In 1881, Congress approved plans for dredging the Potomac, in order to improve navigation. The mud and earth from that operation was dumped into the marshy area west and south of the Washington Monument, reclaiming the land. Engineers also installed an automatic gate in the channel between East Potomac Park and the western part of the Mall; the resulting Tidal Basin controlled the Potomac’s ebb and flow. (The Jefferson Memorial, on the southern edge of the Tidal Basin, was built between 1938–1943.)

The streets and buildings around the Mall also underwent substantial modifications. In the 1897 map, there are none of the massive federal buildings around the Mall; instead, the area was lined with slums, including the infamous “Murder Bay.”

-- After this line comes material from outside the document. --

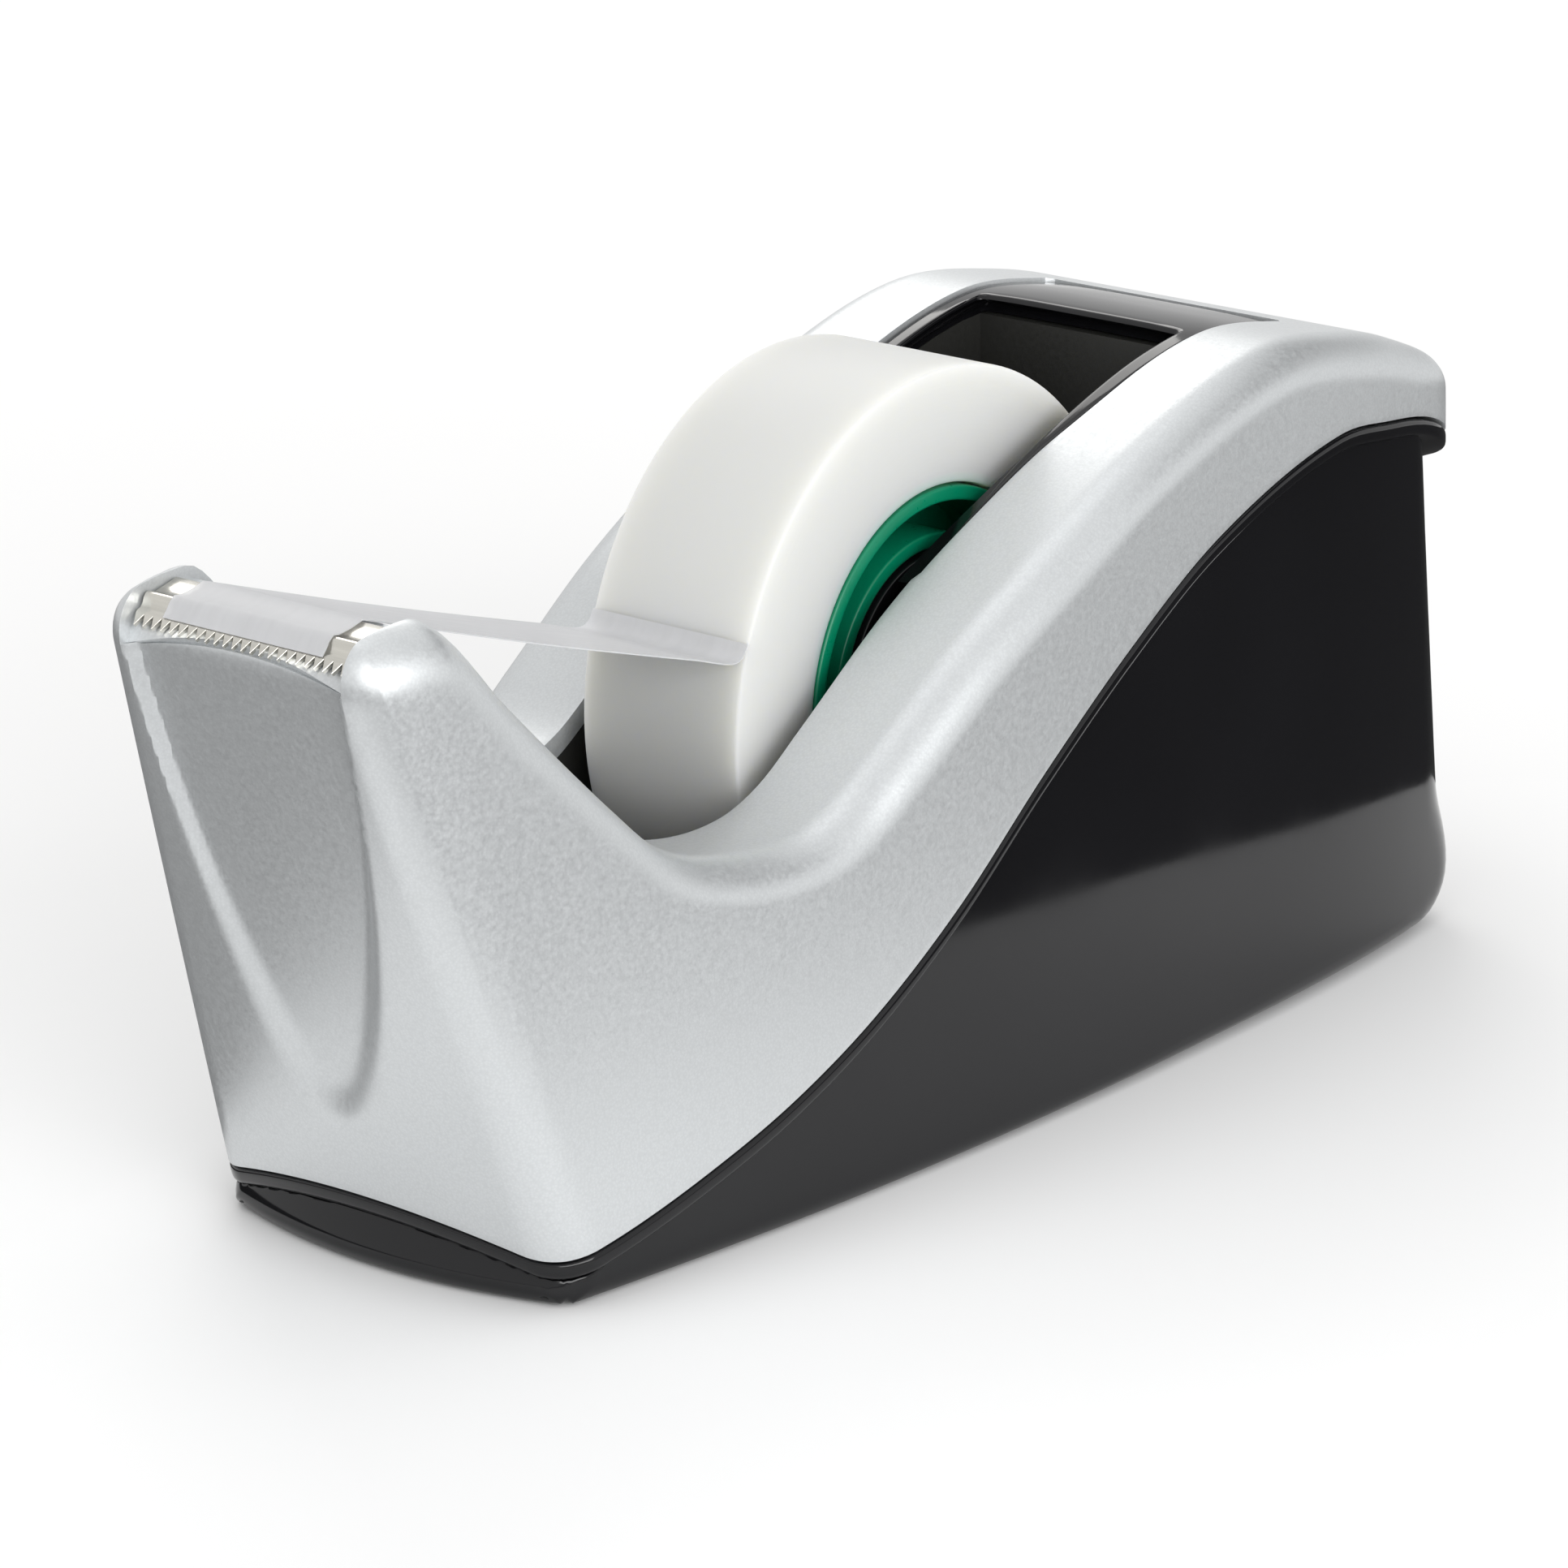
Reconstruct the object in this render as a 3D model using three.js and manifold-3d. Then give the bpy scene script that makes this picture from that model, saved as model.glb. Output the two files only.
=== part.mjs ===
// Desktop tape dispenser: a satin shell over a gloss base, with a roll of tape on a lift-out hub.
// Millimetres, +Z up. The origin is under the middle of the base, on the surface it stands on.
// The nose and its blade face -X. The roll turns about an axle along Y.
import * as THREE from 'three';
import { mergeVertices } from 'three/addons/utils/BufferGeometryUtils.js';
import Module from 'manifold-3d';

const wasm = await Module();
wasm.setup();

// ---------------------------------------------------------------- driving dimensions
const bodyLength = 168.5;
const bodyHalfWidth = 29.1; // at the widest station, at the foot
const widestX = 29;
const noseNarrowing = 10.5; // how much narrower each side is at the nose
const tailNarrowing = 5;
const draft = 0.04; // each side leans in by this much per millimetre of height
const crestHeight = 69.3;
const crestX = 42.75;
const noseHeight = 66.9;
const valleyHeight = 36.8;
const valleyX = -31;
const shoulderHeight = 58.9; // highest point of the seam between shell and base
const shoulderX = 52;
const lipHeight = 50.3; // tip of the rear lip
const footHeight = 4.3; // where the seam starts, at the nose
const archRise = 2.8; // how far the seam rises in the middle of the nose
const noseLean = 0.305; // run of the front face per millimetre of height
const noseCorner = 4; // radius of the nose's two upright edges
const edgeRound = 4.5;
const tailCorner = 12;
const shellWall = 2;
const noseWall = 5;
const baseInset = 0.9; // the base walls stand in from the shell by this much
const baseWall = 2;
const beadHeight = 2;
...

In due time, these slums were demolished, their residents pushed away from the “core” downtown into periphery neighborhoods, including Anacostia. Throughout the 1920s and 1930s, Federal Triangle (between Constitution and Pennsylvania Avenues) and the area south of Independence Avenue were swept of their previous structures; various federal buildings, from the FBI Building to the National Archives, arose in their place.

Swamp

In his letters, L’Enfant never addressed whether Washington could effectively handle its eventual population. He had no reason to do so, given the context of his times: during the colonial and early Republic period, there was relatively little urbanization. Cities that loomed large in discourse were often little more than villages. And when Washington was actually established, under-population was initially a far more pressing concern than overpopulation.

But as the government grew, so did the city. The smelly tidal flats are gone (although the summer humidity remains a killer), and concrete covers what was once marshland and fetid creeks… but the ‘swamp’ moniker has never fully gone away, for reasons that now have more to do with politics than geography.